(JUAN JESÚS DE CÓZAR).- Decía la escritora Flannery O’Connor (1925-64) que nuestra época se caracteriza por un aumento de la sensibilidad y una pérdida de la visión. Esta afirmación, cada vez más evidente en buena parte del cine actual, no puede aplicarse a Hayao Miyazaki (Tokio, 1941), un genio de la animación cuya visión ha ido creciendo con el tiempo.
Su última película –multipremiada y nominada al Oscar– es una maravilla de amor y de ensueño. Se estrenó en España hace dos semanas. El título elegido, El viento se levanta, hace alusión a unos versos de Paul Valéry: “Le vent se lève!... Il faut tenter de vivre!” (¡El viento se levanta!... ¡Es necesario intentar vivir!). Pero, sobre todo, responde a la pasión de Miyazaki por volar, por los aviones y por todo lo que mece el viento; algo comprensible siendo hijo de un fabricante de timones de cola para aviones de guerra.
En esta ocasión, Miyazaki se ha alejado de su deslumbrante cine de fantasía, lleno de simbolismos y originales logros visuales (basta recordar El viaje de Chihiro, que obtuvo el Oscar en 2002), para contarnos una historia realista dirigida a jóvenes y a adultos. Con un intencionado clasicismo, Miyazaki adapta libremente una novela corta de Tatsuo Hori en torno a la figura de Jirô Horikoshi (1903-1982), ingeniero aeronáutico nipón que diseñó el tristemente célebre avión de combate Mitsubishi A6M Zero, que fue usado en el bombardeo de Pearl Harbor.
Jirô es un joven apasionado por la aviación, ferviente admirador del ingeniero aeronáutico italiano Gianni Caproni (1886-1957), y cuyo sueño –a pesar de su miopía– es fabricar aviones hermosos que rasguen el cielo. A partir de aquí, Miyazaki hace su propia lectura de la historia de Japón, desde los primeros años de la década de 1920 hasta los inmediatamente posteriores a la Segunda Guerra Mundial, siempre desde la perspectiva de Jirô. Ciertamente, pasa de puntillas por el conflicto bélico –algo que no ha sentado bien en Japón– y centra el relato en dos aspectos concretos: la excelencia de la labor profesional de Horikoshi y la bellísima historia de amor que vive con Nahoko.
Técnicamente, el film es impresionante. Los colores, los fondos, los paisajes, los movimientos, la ambientación… Las imágenes tienen tal riqueza que al espectador le resulta imposible abarcar tanto con la mirada. Desde luego, ayuda mucho –como en sus anteriores filmes– la preciosa banda sonora de Joe Hisaishi: otro genio.
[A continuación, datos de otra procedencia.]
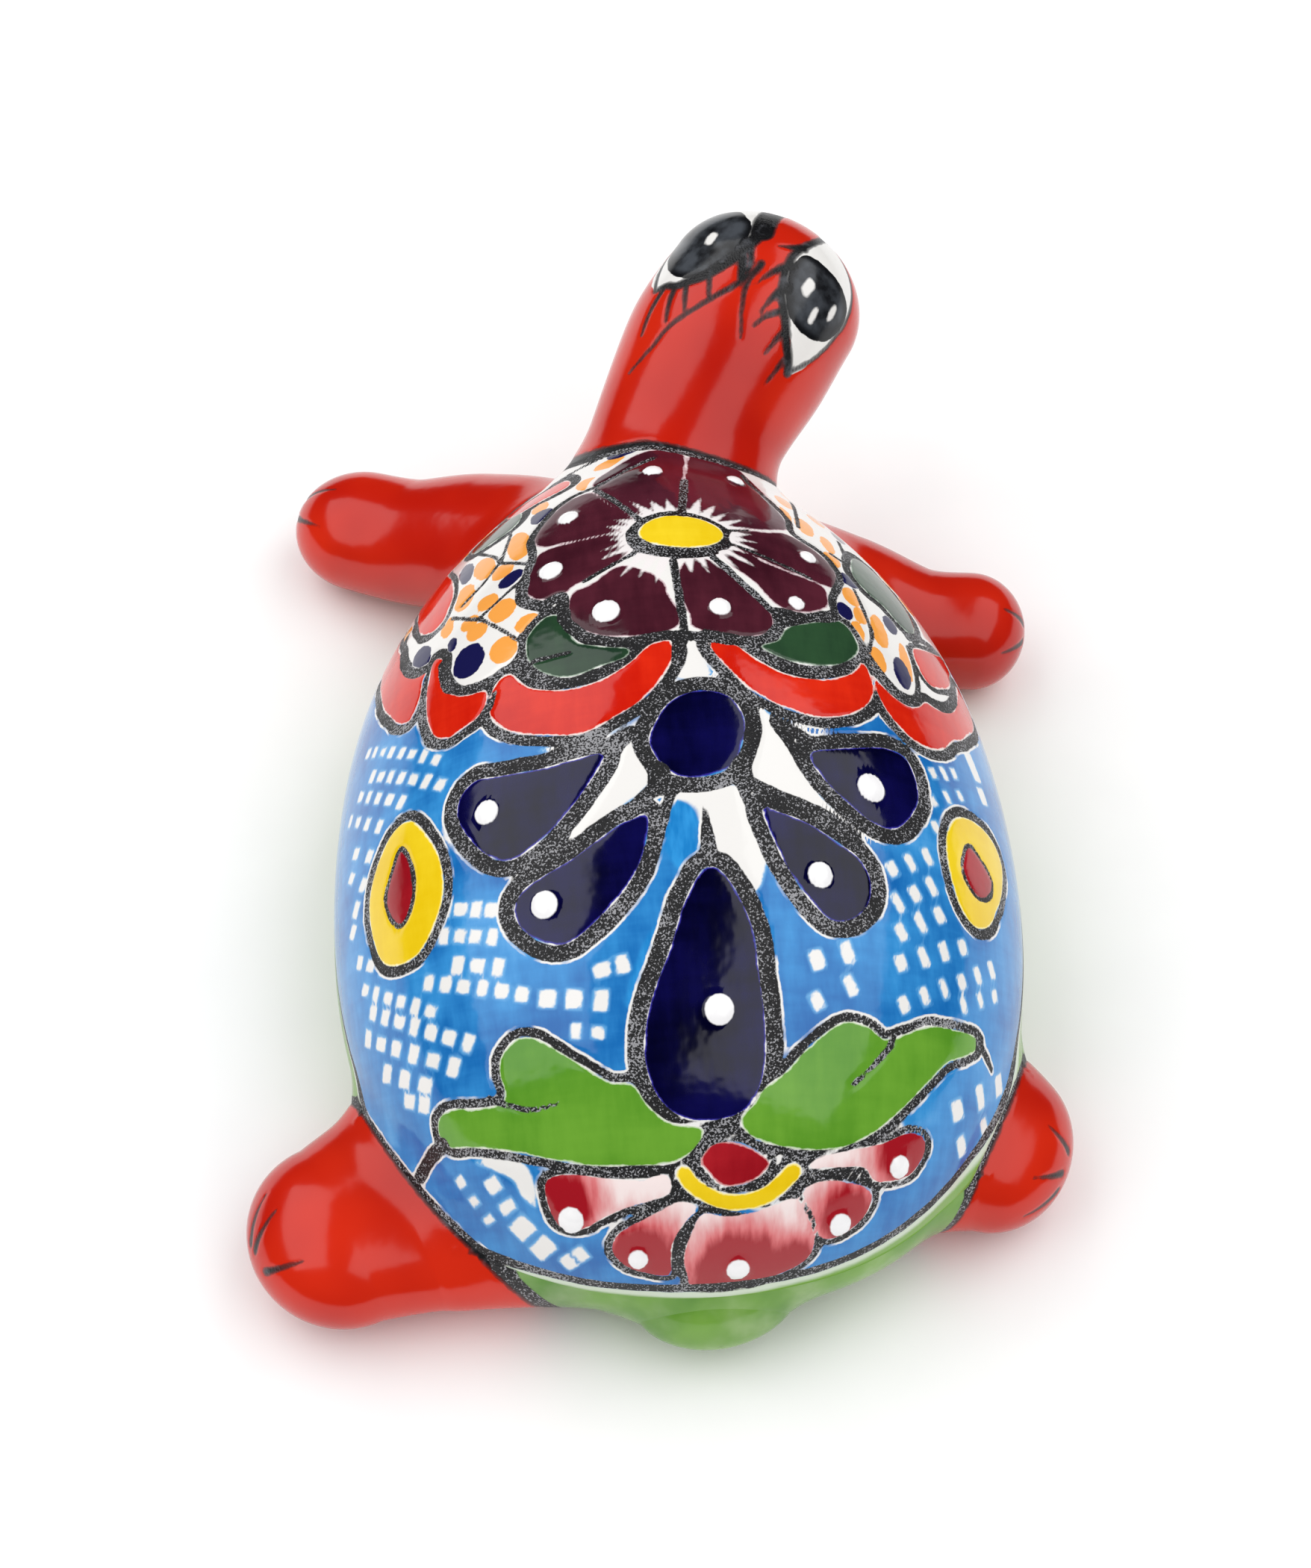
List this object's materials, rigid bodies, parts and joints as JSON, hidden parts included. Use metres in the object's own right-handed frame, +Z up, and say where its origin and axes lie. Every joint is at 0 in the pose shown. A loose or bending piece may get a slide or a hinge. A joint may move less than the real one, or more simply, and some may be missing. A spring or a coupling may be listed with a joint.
{
  "type": "ceramic turtle figurine",
  "caption": "Hollow glazed ceramic turtle with a painted flower-and-petal shell, red head and limbs and a green underside; a free-standing ornament.",
  "frame": {"origin": "centre of the shell's length and width, on the plane that the belly and feet rest on", "axes": "+Z up, +Y towards the tail, +X towards the turtle's left, head towards -Y and turned towards -X"},
  "size_m": [0.1265, 0.1786, 0.0677],
  "materials": {
    "shell_glaze": "opaque glossy glazes, mainly sky blue, cobalt, purple, red and two greens with matte black outlines, over white",
    "green_glaze": "glossy green glaze, thin and uneven",
    "red_glaze": "thick glossy red glaze"
  },
  "bodies": {
    "root": {"carapace": "shell_glaze", "rim_band": "green_glaze", "belly": "green_glaze", "neck_and_head": "red_glaze", "front_left_flipper": "red_glaze", "front_right_flipper": "red_glaze", "rear_left_foot": "red_glaze", "rear_right_foot": "red_glaze", "tail": "green_glaze"}
  },
  "joints": []
}
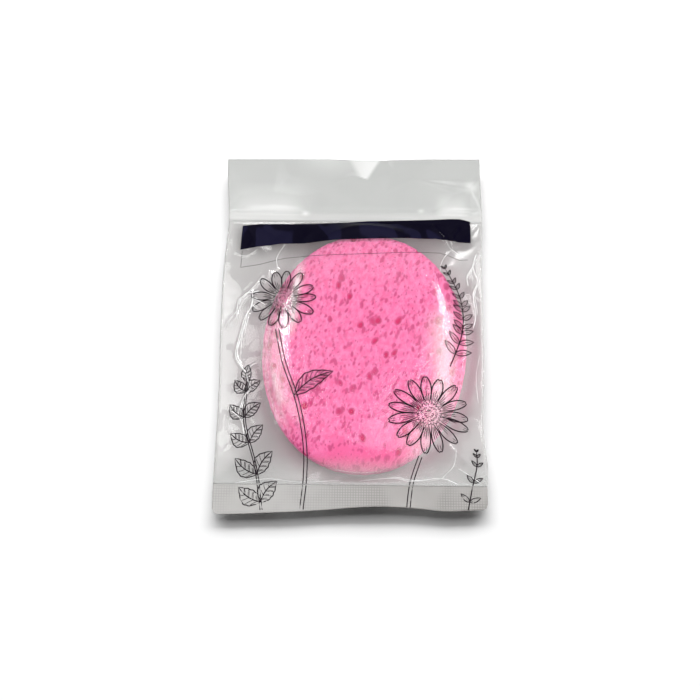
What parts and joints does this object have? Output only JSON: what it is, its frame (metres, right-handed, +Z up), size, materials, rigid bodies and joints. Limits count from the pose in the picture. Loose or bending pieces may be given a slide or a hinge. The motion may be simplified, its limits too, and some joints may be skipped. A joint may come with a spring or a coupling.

Los personajes de Jirô y Nahoko están diseñados con una ternura exquisita, y su desbordante romanticismo remite a directores como Sirk, Borzage o Lean. Sus relaciones durante el noviazgo y en el matrimonio son de lo mejor que he visto en el cine en los últimos años, junto con las de “Up” (2009). La sutileza de la escena de la noche de bodas es antológica.
Algunos críticos han calificado esta película de “obra inferior”, opinión que no comparto en absoluto. Personalmente, pienso que Miyazaki se ha convertido en un sabio y El viento se levanta lo confirma. No con esa sabiduría del que acumula sólo conocimientos –“primero es la inspiración; la técnica viene después”, le dice Caproni a Jirô en una escena del film–, sino con esa sabiduría profunda capaz de ver dentro de la persona: sus ilusiones, sus sueños, su fragilidad y su grandeza. Miyazaki ha cultivado una mirada libre de obsesiones y prejuicios, que le permite proponernos la construcción de un mundo pacífico y lleno de belleza; y una visión positiva de la realidad, sin renunciar a un noble idealismo.
La película incluye muchos temas llenos de interés, que desbordan esta breve reseña: las relaciones familiares, la amistad, la generosidad... La última escena de la película me produjo un nudo en la garganta y unas cuantas lágrimas. Gracias a Dios, la sala se mantenía a oscuras y pude sorberlas mientras aparecían los títulos de crédito, a la vez que sonaba una hermosa canción japonesa subtitulada en castellano, que hablaba… ¿De qué iba a hablar? Del cielo, naturalmente.